Constellation Energy remains bullish on data centers co-located with nuclear power plants despite FERC rejecting terms for the expansion of one such agreement in a high-profile ruling.
Data centers are critical to the economy and national security of the United States, and co-location is among the best ways to get them built quickly, CEO Joe Dominguez said Nov. 4 during a call with financial analysts.
The nation’s largest nuclear power plant operator is working to restart the reactor it owns at the former Three Mile Island station to help meet the projected rise in power demand.
Constellation already has signed a power purchase agreement with Microsoft for the zero-carbon output from the reactor, which has been renamed the Crane Clean Energy Center.

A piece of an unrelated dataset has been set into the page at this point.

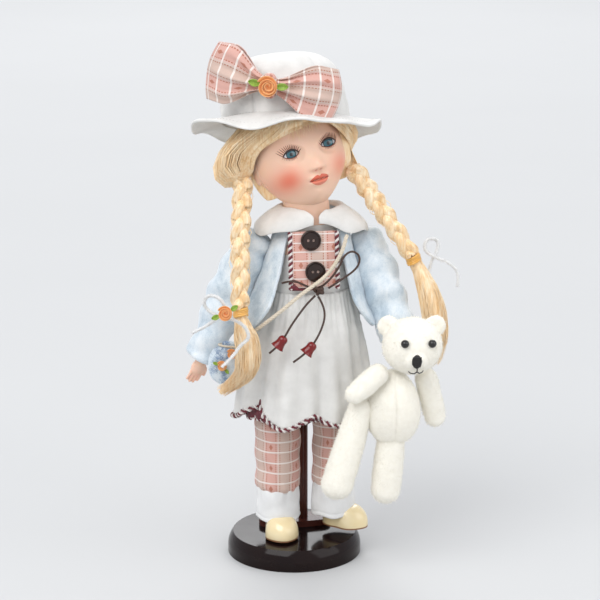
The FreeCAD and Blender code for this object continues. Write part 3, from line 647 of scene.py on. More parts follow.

Dominguez noted the company could boost its nuclear generation an additional 1 GW or more through uprating the facilities and said customers have expressed interest in contracting for that output.
The Nov. 4 conference call was intended to provide details and take questions on Constellation’s third-quarter financials, but Dominguez immediately launched into his thoughts on FERC rejecting terms of the deal to expand Amazon’s data center co-located at Talen’s nuclear plant (ER24-2172) after a Nov. 1 technical conference.
(See FERC Dives into Data Center Co-location Debate at Technical Conference and FERC Rejects Expansion of Co-located Data Center at Susquehanna Nuclear Plant.)
Nearly 10 minutes into the call, Dominguez switched to Constellation’s quarterly financials, which once again were strong: GAAP net income was $3.82 per share and adjusted operating earnings were $2.74 per share, up from $2.26 and $2.13 respectively in the third quarter of 2023.
The company again bumped its 2024 earnings projection higher and said it would grow its earnings per share by at least 13% through 2030.
Despite this, Constellation Energy stock closed 12.5% lower in heavy trading Nov. 4, a plunge widely presented as fallout from the FERC ruling.
Dominguez downplayed the significance of the ruling in his opening remarks and again during the Q&A with financial analysts.
It was a very narrow decision on the proposed interconnection service agreement, he noted.
“In Constellation’s view, the 2-1 ruling rejecting Talen’s ISA by a fraction of the commission is not the final word from FERC on co-location,” Dominguez said. “We believe that all of the commissioners, including the two who recused themselves from Friday’s decision, understand the critical importance of providing additional guidance.”
The steps that will allow for co-location could come from FERC, from RTOs or from the private sector parties pursuing the deals, he said.
Dominguez rejected criticism that co-located behind-the-meter data centers would not pay their share of costs to build and maintain grid capacity and would create capacity problems by diverting so much generation off the grid.
The data centers still would pay to support the grid, he said, and the nuclear reactors would switch their output back to the grid in times of emergency. Also, he said, if a co-located load had backup power, it could offer that power to the grid.
“These issues should be brought together and advanced at FERC,” Dominguez said. “Frankly, I think part of the issue with the ISA proceeding is that it did not bring these issues together, and understandably, some of the commissioners want to see the complete package. We will pursue this regulatory clarity while simultaneously pursuing commercial strategies for co-location that are permitted under existing rules.”
An analyst asked whether Constellation is broadening its strategy in the wake of the ruling.
“Our foot is on the accelerator, pressed all the way down on deals, whether they’re front- or behind-the-meter,” Dominguez replied. “Speed to market is very clearly the most important thing for customers, and so that’s going to depend on the transmission configuration in different places, and certain places are going to be, frankly, more attractive [than] others for the data economy customers, and we’re going to follow where they need to go.”
An analyst asked what sort of timeline Dominguez expects for gaining regulatory clarity on co-located loads.
Dominguez did not know — the FERC decision was not yet 72 hours old by that point, and most of those hours were weekend days.
“I probably would agree with you that there’s not a quick fix,” he said. “It’s not going to happen tomorrow, but there are a lot of parties interested in moving this forward.”
Dominguez added: “I think a bigger development wasn’t the ISA, which was a narrow thing, but how do we deal with the comments that came out of the tech conference and craft something globally that addresses those comments?”
Another analyst asked whether hyperscalers would vote with their feet and look to build their facilities elsewhere, given slow movement in PJM.
“Where are they going to go? Right? It’s not like it’s a lot better anywhere else than PJM,” Dominguez replied. “They’re not slowing the pace of their investment, but what they’re seeing is that there’s no nirvana out there. There’s no place where you could easily hook up the amount of energy that they’re looking to hook up.”
He added: “I’ll tell you what won’t be the solution, and I know this with absolute certainty: They’re not going to wait around for 10 years until somebody builds a power plant, transmission lines, to power the data economy. If that’s the U.S. plan, then we’ve got bigger problems than picking the right RTO.”